Salários públicos mais desiguais
Maíra Amorim
O Globo - 09/12/2012
Estudos mostram que cresceu a disparidade na remuneração dos servidores federais e estaduais. Apenas na esfera municipal, ela caiu
Se um servidor federal ganha X, o estadual recebe metade de X e o municipal, 50% deste segundo valor. Na média, é essa a tendência das remunerações no serviço público, o que provoca uma forte disparidade entre as três esferas. Tem gestor estadual com salário inicial de R$ 3.800, e federal, com R$ 13 mil. Um médico ganhando R$ 3 mil e outro mais de R$ 7 mil em prefeituras distintas. Motorista do Senado recebendo R$ 3.200 e motorista de município, R$ 800.
Apesar de a desigualdade social vir diminuindo nos últimos anos no Brasil, a salarial está aumentando dentro do serviço público, conforme divulgado na última semana pelo Boletim de Mercado de Trabalho do Ipea. No caso dos funcionários federais, por exemplo, o Índice de Gini, que mede a concentração de renda (quanto mais perto de 1 maior a desigualdade), passou de 0,8728 para 0,8973, entre 2002 e 2009. Entre os estaduais, de 0,7510 para 0,7783; enquanto a esfera municipal registrou queda: de 0,6051 para 0,5678.
- Isso mostra que funcionários de alguns cargos nos setores federais e estaduais estão ganhando mais do que os outros - explica Eduardo Freguglia Daré, mestre em Teoria Econômica pelo Instituto de Economia da Universidade Estadual de Campinas e co-autor da nota do Ipea. - Por conta dessa desigualdade interna, inclusive, o funcionalismo público não contribui para a redução da desigualdade de renda.
Mil reais para médico no interior
É fácil encontrar editais de concursos que oferecem remunerações discrepantes entre cargos que exigem o mesmo nível de escolaridade e qualificação. Ou até salários para cargos que exigem ensino médio que são maiores do que outros destinados ao nível superior, com especialização.
O salário de mil reais para um médico por 20 horas de trabalho semanais é o oferecido no concurso em andamento da prefeitura de Brejo da Madre de Deus, em Pernambuco. Já o Senado paga R$ 3.202,94 a seus motoristas, como é possível consultar no Portal Transparência do órgão - o site ainda registra que um analista legislativo que tenha especialidade em medicina pode ganhar R$ 20.959,99 ou, com descontos, R$ 18.277,31.

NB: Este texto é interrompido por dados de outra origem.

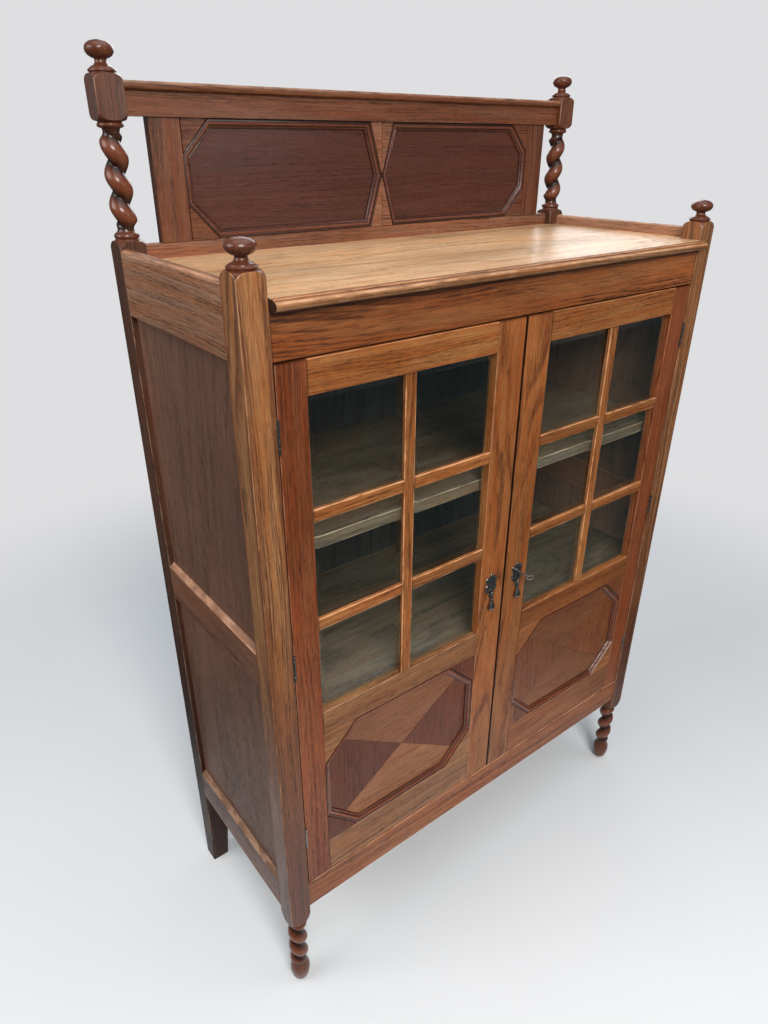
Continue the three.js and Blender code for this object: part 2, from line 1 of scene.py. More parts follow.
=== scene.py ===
"""A glazed oak bookcase with barley-twist feet and gallery columns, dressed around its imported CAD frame.

The frame is in metres: X from left to right, Y from front to back, Z up. Sizes in this script are in
millimetres in the same directions, with Y measured back from the front faces of the front posts. mesh_piece
turns them to metres. Shader graphs, lamps and the camera work in the frame's metres.
"""
import itertools
import math

import bmesh
import bpy
from mathutils import Matrix, Vector


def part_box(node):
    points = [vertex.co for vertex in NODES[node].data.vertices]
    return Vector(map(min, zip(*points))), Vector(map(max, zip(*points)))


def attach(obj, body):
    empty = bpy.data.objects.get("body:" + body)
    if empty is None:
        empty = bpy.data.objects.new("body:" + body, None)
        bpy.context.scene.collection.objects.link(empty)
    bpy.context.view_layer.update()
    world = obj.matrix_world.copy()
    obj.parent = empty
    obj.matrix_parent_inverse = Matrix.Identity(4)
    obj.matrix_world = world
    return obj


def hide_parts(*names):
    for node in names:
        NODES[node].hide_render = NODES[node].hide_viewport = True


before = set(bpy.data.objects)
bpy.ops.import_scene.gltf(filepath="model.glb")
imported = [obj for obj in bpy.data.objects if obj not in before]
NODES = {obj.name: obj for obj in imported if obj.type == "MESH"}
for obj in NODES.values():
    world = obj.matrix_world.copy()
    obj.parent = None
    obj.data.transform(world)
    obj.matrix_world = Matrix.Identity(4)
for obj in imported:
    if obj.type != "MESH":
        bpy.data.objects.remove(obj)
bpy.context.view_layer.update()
MM = 0.001
SIDES = {"left": -1, "right": 1}
POST_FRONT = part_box("post_front_left")[0].y


def limits(node):
    """A CAD node's box, as ((x0, x1), (y0, y1), (z0, z1)) in this script's millimetres."""
    low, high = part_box(node)
    return (
        (low.x / MM, high.x / MM),
        ((low.y - POST_FRONT) / MM, (high.y - POST_FRONT) / MM),
        (low.z / MM, high.z / MM),
    )


def to_frame(point):
    """A point in this script's millimetres, as a vector in the frame."""
    return Vector((point[0] * MM, POST_FRONT + point[1] * MM, point[2] * MM))


HALF = limits("side_rail_middle_right")[0][1]  # half the width over the posts
INNER = limits("frieze_rail")[0][1]  # inner faces of the posts
POST = HALF - INNER  # width of the square sticks
POST_AXIS = HALF - POST / 2
BACK = limits("post_back_right")[1][1]


# ---- Shader graphs ----

# A Mix node's sockets for its factor, its two values and its result.
MIX_SOCKETS = {"RGBA": (0, 6, 7, 2), "FLOAT": (0, 2, 3, 0)}


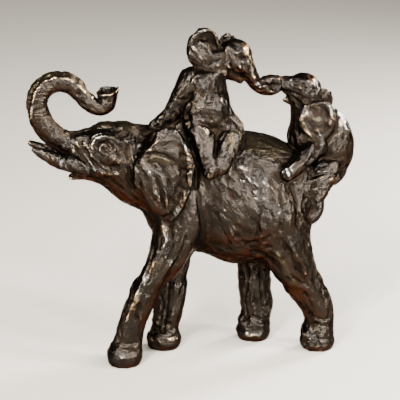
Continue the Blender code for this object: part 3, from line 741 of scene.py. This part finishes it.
# Way the tool runs: across, down, angle on the sheet, turning from right to down, and the
# length and width of its marks
TOOLING = [
    (60, 150, 75, 9, 3), (90, 160, 52, 10, 2.6), (100, 128, -4, 14, 5), (120, 165, 80, 7, 4),
    (132, 190, 60, 14, 4), (106, 140, 10, 7, 2.6), (160, 142, -18, 14, 6),
    (160, 162, 25, 14, 7), (150, 185, 78, 12, 3), (165, 200, 68, 13, 3),
    (187, 175, 88, 8, 4.5), (176, 160, 60, 10, 5), (165, 240, 100, 16, 5),
    (150, 280, 118, 20, 4), (132, 320, 108, 17, 4), (125, 355, 20, 7, 4),
    (200, 190, 85, 18, 6), (206, 230, 80, 20, 6), (240, 185, 48, 12, 5),
    (262, 185, 46, 13, 3), (228, 170, 100, 12, 4), (240, 220, 60, 14, 6),
    (226, 240, 45, 14, 6), (252, 244, -30, 10, 5), (265, 145, 15, 24, 9),
    (282, 215, 80, 10, 5), (292, 250, 58, 14, 6), (305, 285, 60, 13, 5),
    (318, 318, 95, 9, 4), (316, 345, 10, 7, 4), (172, 300, 96, 18, 4),
    (164, 338, 20, 8, 4), (255, 300, 98, 14, 5), (253, 330, 15, 8, 4),
    (205, 85, 100, 9, 4), (206, 112, 20, 7, 4), (178, 100, 118, 9, 4),
    (160, 120, 150, 8, 4), (206, 150, 88, 7, 3.6), (230, 150, 100, 7, 4),
    (236, 60, 62, 7, 2.8), (200, 50, 62, 9, 2.6), (230, 110, 70, 9, 4),
    (255, 84, 45, 8, 3), (300, 90, 60, 6, 2.6), (315, 122, 80, 8, 4),
    (340, 125, 65, 12, 6), (332, 155, 100, 12, 5), (325, 180, -18, 9, 2.6),
    (316, 205, 100, 8, 4), (298, 164, 140, 6, 3.2), (306, 120, 85, 8, 4),
    (40, 100, 0, 6, 3), (70, 84, 80, 6, 3), (100, 106, 60, 6, 3),
]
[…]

A presidente Dilma Roussef recebe, por mês, R$ 26.723,13 brutos, que caem para R$ 19.818,49.
- É natural que haja hierarquia entre as diferentes esferas de poder (federal, estadual e municipal), porque cada uma tem recursos e responsabilidades diferentes - afirma Mônica Pinhanez, professora da Ebape/FGV de Administração Pública e Finanças Públicas. - Mas não justifica tanta diferença. Deveria haver proporções mais razoáveis.
CRESCE COMPETITIVIDADE EM CONCURSOS
O presidente do Supremo Tribunal Federal (STF), ministro Joaquim Barbosa, parece concordar. Tanto é que, na última semana, derrubou decisão do Tribunal de Justiça de São Paulo, que autorizava o pagamento de salários acima do teto constitucional para 168 servidores do Tribunal de Contas. Eles tiveram os salários, que chegavam a R$ 50 mil, reduzidos ao teto de R$ 24,1 mil.
- O problema da discrepância salarial acaba causando constrangimento para o trabalhador - defende Josemilton Costa, diretor do Sindicato dos Trabalhadores do Serviço Público Federal no Estado do Rio de Janeiro (Sintrasef) e secretário-geral da Confederação dos Trabalhadores no Serviço Público Federal (Condsef). - Isso acontece porque o governo federal não tem uma política de recursos humanos definida.
Eduardo Daré apresenta outras hipóteses para os salários fora de ordem. Ele atribui a expansão da diferença de renda no setor público em geral a fatores como aumentos no governo Lula e ao crescimento da competitividade para passar em um concurso, que exige maior qualificação dos funcionários:
- Tem que haver uma balança. Profissionais com grandes cargas de estudo devem ganhar mais. Mas, de maneira geral, essa desigualdade interna é negativa para o país.